Planea sobre el país un cierto prestigio de la ignorancia. El “saber hacer”, tan francés, tan europeo, parece desplazado por una popularidad de un “no saber” muy latinoamericano, una idea orgullosa de que carecer de una competencia, de no saber, puede ser una garantía de pureza ideológica, candor moral e independencia respecto de los partidos y las élites. En la dicotomía entre el pueblo y las élites, “los que saben” están casi por definición en el lado equivocado, y son continuamente desafiado por todas las formas de conocimiento incierto o alternativo que se distribuyen por las redes digitales.
En las elecciones del 15 y 16 de mayo pasados, y de las que vienen por delante, hubo y hay candidatos que han hecho profesión de fe de no tener idea alguna sobre la administración del Estado, de no conocer sus complicaciones y de estar dispuestos a, de acuerdo al sesgo, a) aprender (algunos); b) ensayar cosas nuevas, entendiendo que el “saber” forma parte de “lo viejo” (unos cuantos); o c) imponer sus puntos de vista sobre “los que saben” (varios).
En la elección de la Convención Constitucional hubo, como ya se ha dicho hasta el hartazgo, un castigo y una advertencia contra los partidos. Contra todos los partidos, incluso aquellos que después han querido hacerse parte de la crítica.

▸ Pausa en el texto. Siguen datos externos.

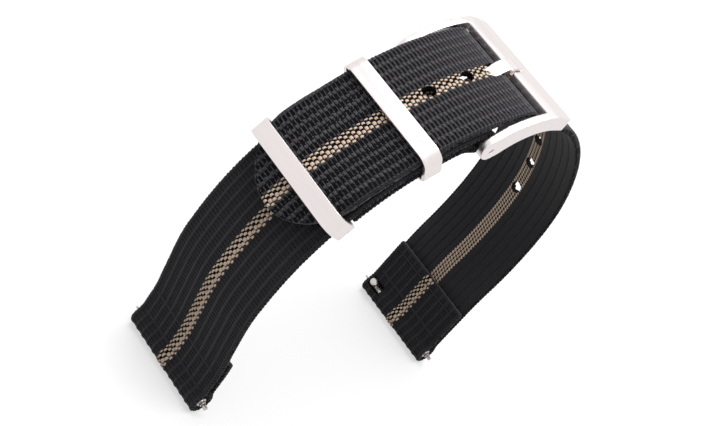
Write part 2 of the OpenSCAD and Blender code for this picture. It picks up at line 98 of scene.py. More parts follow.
# Tongue: its angle, reach and section, the room beside and under it in its hole and that over it, and the
# length from the long strap's tip within which it passes through. Then its eye's radius and the room there
TONGUE_A = 40.16
TONGUE_REACH = 10.39
TONGUE_W, TONGUE_T = 2.4, 1.1
TONGUE_SIDE_ROOM, TONGUE_ROOM = 0.15, 0.9
TONGUE_WITHIN = 60
EYE_R, EYE_ROOM, EYE_SIDE_ROOM = 1.74, 0.35, 0.25

# Punched holes, counted from the one that the tongue is in, and the corners of half a hole's outline
HOLE_PITCH, HOLE_W, HOLE_L = 7.6, 2.1, 2.4
HOLES_TO_TIP, HOLES_TO_LUG = 2, 7
HOLE_STEPS = 12

# Release knobs: place across, radius, travel and room at either end. The notch for a knob runs from and to
# these distances from the bar, and NOTCH_HALF to both sides. Then the headings of the two knobs
KNOB_Y, KNOB_R, KNOB_TRAVEL, KNOB_ROOM = 8.0, 0.78, 1.2, 0.3
NOTCH_FROM, NOTCH_TO, NOTCH_HALF = 0.45, 3.1, 1.03
SHORT_KNOB_A, LONG_KNOB_A = 39, 141

# Spacing of the points on a path, shortest last step of a strip, and how far a cutter stands out of what
# it cuts
STEP = 0.05
LAST_STEP = 0.03
OVER = 1

# Weave: length of a column of weft, spacing and first place of the rows of slots, which run along the
# strap, half width of a slot, and how far the rows lie to one side
COLUMN = 0.70
RIB = 1.70
FIRST_SLOT = 1.88
SLOT_HALF = 0.55
WEAVE_SHIFT = 0.1

# Places of the mesh's crosswise lines within a column, the share of it that is ridge, and the middle and
# half length of the block after the ridge, all as shares of the column
COLUMN_STEPS = np.array([0, 0.12, 0.2, 0.36, 0.52, 0.7, 0.85, 0.93])
RIDGE = 0.13
BLOCK_MIDDLE, BLOCK_REACH = 0.53, 0.4

# Lengthwise lines of the mesh: how far from the middle they stand closer, and their numbers there, on
# either side of that, and round an edge, whose width across the strap is EDGE
CLOSE_HALF = 1.3
CLOSE_LINES, SIDE_LINES, EDGE_LINES = 39, 63, 9
EDGE = 0.42

# Heights in the weave, over the webbing's face: ridges, slots with their rise on odd columns and in their
# middle, blocks with their fall beside the crown, the height under which the thread gets painted shade, and
# the stripe
RIDGE_TOP, RIDGE_WAVE = -0.02, 0.02
SLOT_FLOOR, ODD_SLOT_RISE, SLOT_CROWN = -0.34, 0.05, 0.12
BLOCK_TOP, BLOCK_SIDE, BLOCK_WAVE = -0.03, 0.22, 0.05
SHADE_BELOW = -0.16
STRIPE_FLOOR, BEAD_RISE = -0.28, 0.32

# How much further out the slots of odd columns lie, how much smaller their half width is, and how wide the
# wall of a slot is
ODD_SHIFT, ODD_NARROWER, SLOT_WALL = 0.14, 0.07, 0.2

# The tighter ribs: height and grain of the valleys and of the crests, half width and wall of a valley
VALLEY, VALLEY_GRAIN = -0.24, 0.10
CREST, CREST_GRAIN = -0.03, 0.07
VALLEY_HALF, VALLEY_WALL = SLOT_HALF + 0.04, 0.36

# Beads of the stripe on even and odd columns: place across the strap and half width. Then their half
# length along it, and the stripe's two edges on even and odd columns
BEADS = {0: [(1.03, 0.15), (0.29, 0.29), (-0.56, 0.32)], 1: [(0.725, 0.235), (-0.28, 0.375), (-1.03, 0.24)]}
BEAD_ALONG = 0.335
STRIPE_EDGES = {0: (-0.90, 1.17), 1: (-1.28, 0.96)}

# Inner face: half width and depth of a groove, depth of the fine grains, half width and floor of its
# stripe, width of a row of grains there, half size of a grain as a share of its cell, and its height
GROOVE_HALF, GROOVE_DEPTH, FINE_DEPTH = 0.13, 0.20, 0.05
INNER_STRIPE_HALF, INNER_FLOOR = 1.35, -0.2
GRAIN_ROW, GRAIN_REACH = 0.68, 0.46
GRAIN_BASE, GRAIN_RISE = -0.16, 0.13

# Round edges: how far they stay inside the full size, and how far they are drawn in between blocks, across
# the strap and in its thickness, the share of that at a ridge, and the size of their unevenness
EDGE_IN, EDGE_DRAW = 0.05, 0.16
LIFT_IN, LIFT_DRAW = 0.06, 0.13
RIDGE_DRAW = 0.3
FUZZ = 0.08

# Ends: share of the thickness at the very end, and the number of rings over which it grows to the full one
END_SHARE, END_RINGS = 0.62, 4

# Kinds of face, in the order of the webbing's materials. All but the tan and the rim are copies of one dark
# thread,
# lit and shaded by paint: the ridges' kind is the lightest, a painted highlight; the blocks' kind is darker;
# the very dark kind is painted shade in slots, gaps and holes; the fine kind is painted shade on faces
# turned from the light
RIDGE_LIT, TAN, DEEP_SHADE, RIM, FINE_SHADE, BLOCK = range(6)


# Paths in the side view

def smooth(t):
    """Smooth step from 0 to 1."""
    t = np.clip(t, 0, 1)
    return t * t * (3 - 2 * t)


def bend(start, length, turn):
    """Points (x, z, heading, length so far) along a bend of constant curvature."""
    x, z, h, s = start
    n = max(2, math.ceil(length / STEP))
    u = np.arange(1, n + 1) / n
    cos_h, sin_h = math.cos(math.radians(h)), math.sin(math.radians(h))
    if turn == 0:
        return np.stack([x + length * u * cos_h, z + length * u * sin_h, np.full(n, h), s + length * u], 1)
    r = length / math.radians(turn)
    heading = np.radians(h + turn * u)
    return np.stack([x + r * (np.sin(heading) - sin_h), z - r * (np.cos(heading) - cos_h),
                     np.degrees(heading), s + length * u], 1)


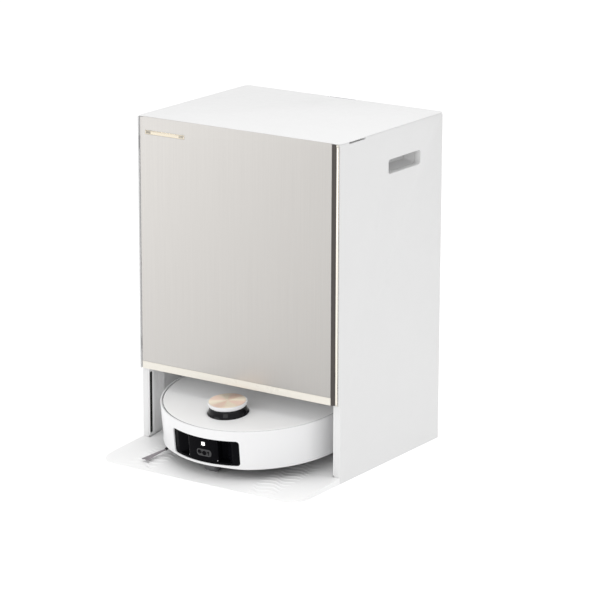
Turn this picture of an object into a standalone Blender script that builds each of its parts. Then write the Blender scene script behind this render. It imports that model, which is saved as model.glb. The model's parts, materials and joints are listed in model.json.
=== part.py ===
"""Robot vacuum docked in its tall self-washing base station.

Millimetre values are turned into metres by the functions that build meshes.
Frame: +Z up, the front faces -Y, +X to the right, origin under the middle of the bounding box.
The robot is drawn level in its own frame and hangs from the empty "robot_frame", which puts it
nose down on the sloping tray.
"""

import math

import bmesh
import bpy
from mathutils import Matrix, Vector

MM = 0.001
GAP = 0.3

# Station, in millimetres
HALF_WIDTH = 214.0
HEIGHT = 606.5
BODY_DEPTH = 330.0
RAMP_LENGTH = 134.0
BACK_Y = (BODY_DEPTH + RAMP_LENGTH) / 2
FRONT_Y = -BACK_Y
POST_Y = FRONT_Y + RAMP_LENGTH
DOOR_Y = POST_Y - 6.4
WALL = 12.5
DOOR_SIDE_WALL = 1.8
BACK_WALL = 4.0
LID_THICK = 3.2
LID_EDGE = 1.2
LID_SEAM_Z = HEIGHT - LID_EDGE - GAP
SHELL_FOOT_Z = 1.5
TRAY_FOOT_Z = 1.0
CORNER_RADIUS = 8.0
RAMP_CORNER = 32.0
INNER_X = HALF_WIDTH - WALL
INNER_BACK_Y = BACK_Y - BACK_WALL

# Door
DOOR_BOTTOM_Z = 143.4
DOOR_TRIM_TOP_Z = 156.8
DOOR_LEFT_X = -211.2
DOOR_RIGHT_X = 211.3
SKIN_LEFT_X = -208.2
SKIN_RIGHT_X = 197.2
SKIN_THICK = 1.2
DOOR_BACK_Y = POST_Y + 5.0
HINGE_X = -207.0
HINGE_Y = -99.6
HINGE_HEIGHTS = {"door_hinge_lower": 188.0, "door_hinge_upper": 558.0}
RAIL_X = 208.2
RAIL_RADIUS = 3.0

# Lid hinge
LID_HINGE_Y = 229.5
LID_HINGE_Z = 604.9

# Inside the station
FASCIA_Y = DOOR_BACK_Y + 2.5
CEILING_Z = 152.0
SHELF_Z = 400.0
BAY_BACK_Y = 158.0
TANK_X = (4.0, 168.0)
TANK_Y = (-78.0, 108.0)
TANK_Z = (SHELF_Z + 4.0 + GAP, 588.0)
CUP_Y = (49.0, 153.0)
CUP_Z = (526.0, 552.0)

# Robot, in its own level frame: origin on the wheels' contact plane under its middle
TILT = math.radians(6.3)
ROBOT_Y = -29.5
ROBOT_Z = 25.0
ROBOT_RADIUS = 175.5
SIDE_BOTTOM = 18.2
ROBOT_TOP = 90.2
COVER_RADIUS = 169.8
CHASSIS_RADIUS = 168.0
CHASSIS_BOTTOM = 12.0
BUMPER_SPLIT_Y = 4.0
WINDOW_ANGLE = math.radians(24.3)
WINDOW_TURN = math.radians(-1.2)
WINDOW_Z = (25.0, 71.5)
TURRET_Y = -93.0
TURRET_TOP = 112.0
WHEEL_X = 118.0
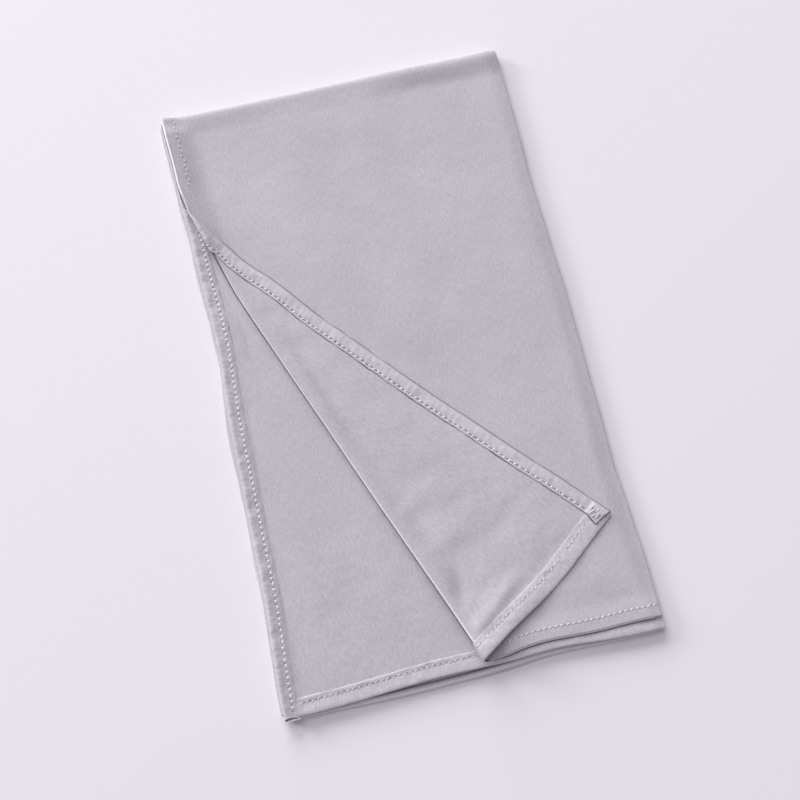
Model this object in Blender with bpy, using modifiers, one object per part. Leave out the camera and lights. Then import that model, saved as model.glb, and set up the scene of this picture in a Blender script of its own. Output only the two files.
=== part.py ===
"""A jersey hijab folded flat to eight layers, with one corner of its top leaf turned back.

The scarf is folded in half along its length, so its two long hems meet on the left and a soft
fold runs down the right, then in half twice across, so a fold closes the far end and its hemmed
ends lie at the near end. The top leaf shows its right side. Its near left corner is turned back
over it and shows the wrong side, with both hems, and the second leaf shows where it lay.

Lengths here are millimetres, turned to metres as the points are made. X runs across the bundle
with the open hems at -X, Y along it with the closing fold at +Y, and Z is up from the table.
"""

import math
from typing import NamedTuple

import bmesh
import bpy
from mathutils import Vector

MM = 0.001

# Driving sizes of the folded bundle
BUNDLE_WIDTH = 275.0
BUNDLE_LENGTH = 470.0
CLOTH = 1.0
SEAM_GAP = 0.3
CORE_HEIGHT = 6.5
LONG_HEM_WIDTH = 9.0
SHORT_HEM_WIDTH = 12.5
FRONT_LEAF_SHORTFALL = 5.5

# Places that follow from them
RIGHT = BUNDLE_WIDTH / 2.0
FAR = BUNDLE_LENGTH / 2.0
NEAR = -FAR
LAYER = CLOTH + SEAM_GAP
SECOND_MIDDLE = CORE_HEIGHT + SEAM_GAP + CLOTH / 2.0
FRONT_MIDDLE = SECOND_MIDDLE + LAYER
WRAP_RADIUS = FRONT_MIDDLE / 2.0 - CLOTH / 4.0
WRAP_CENTRE_Z = FRONT_MIDDLE - WRAP_RADIUS
WRAP_CENTRE_Y = FAR - WRAP_RADIUS - CLOTH / 2.0
WRAP_TURN = math.radians(170.0)
FRONT_NEAR = NEAR + FRONT_LEAF_SHORTFALL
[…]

Los partidos, claro, son vistos como una de las representaciones vivas de las élites. La otra representación que recibió un castigo similar, aunque menos notorio, fue la de los técnicos, tecnócratas o technopols, esas categorías en que caben todos los profesionales especializados que dominan problemas complejos y, sobre todo, políticas públicas. En palabras anticuadas, “los que saben”.
Los tecnócratas vivieron su era de esplendor durante los 20 años de la Concertación, aunque fueron perdiendo fuerza progresivamente a medida que los partidos y los parlamentarios empezaron a resistirlos con el argumento de que la política debía conducir las decisiones técnicas, y no al revés. La Nueva Mayoría fue prácticamente una expresión de la retoma de la hegemonía por parte de la política. Esta tensión es parte de la historia de las naciones, y hasta se puede decir que ha sido intrínseca a las democracias: políticos y tecnócratas en disputa por la conducción del Estado.
Lo que ahora ocurre es distinto: los tecnócratas no son castigados porque su conocimiento se adscriba a algún proyecto ideológico o político -los technopols-, sino más bien por el hecho mismo de estar en posesión de un conocimiento especializado; por saber. Varios constitucionalistas (que no aceptarían llamarse tecnócratas) de reconocida competencia, en todas las variantes del espectro partidario, quedaron fuera de la convención, incluso postulando como independientes. Lo mismo ocurrió con exministros y también con dirigentes sindicales -comunistas, humanistas, anarquistas- de larga trayectoria. La demonización del conocimiento y la experiencia van tan de la mano, que en algunos casos resultan indistinguibles.
El hecho paradójico es que efectiva, innegablemente, todo esto dota de un aire fresco y candoroso a la política chilena, mientras al mismo tiempo parece destruirla. En el mundo de las ciencias políticas, la pregunta de moda es si Chile constituirá un laboratorio en el que se están creando las modalidades sociales y políticas del siglo XXI -la versión glamorosa- o si sólo se están reprocesando tendencias fragmentariamente existentes en otras latitudes -la versión desangelada.
De todos modos, el ingrediente del rechazo a la competencia técnica y la idea de un “nuevo saber” en reacción al antiguo ya no tiene el mismo frescor: se parece simplemente al “plebeyismo” que Ortega y Gasset describió casi un siglo atrás. Hay prácticas similares en la Argentina peronista, el bolivarianismo venezolano y, por lo que se alcanza a divisar, el movimiento que ha llevado al profesor Pedro Castillo al gobierno en Perú. Los seguidores de Donald Trump llevaron a expandir la idea de “hechos alternativos” para defender el mismo punto. Esto difiere, en general, de la experiencia comunista, que siempre tuvo una admiración de base por el conocimiento tecnocientífico.
Los análisis electorales que se han estado realizando con los datos liberados por el Servel acerca del plebiscito de octubre del año pasado no permiten sacar conclusiones acerca de por qué no fue elegido ese tipo de candidatos, los de larga experiencia y conocimiento experto. El único hecho de envergadura real es el hecho de que unos 2,4 millones de electores antiguos, presumiblemente simpatizantes de las fuerzas tradicionales, se restaron de ir a votar en mayo. En octubre se había agregado un millón 300 electores nuevos, el mayor crecimiento en décadas, y parece probable que entre ellos, que no habían votado nunca antes, viniera también esta forma más aguda de rechazo al establishment. Habrá que ver cuánto puede sobrevivir en el seno de un organismo inevitablemente experto como una Convención Constitucional.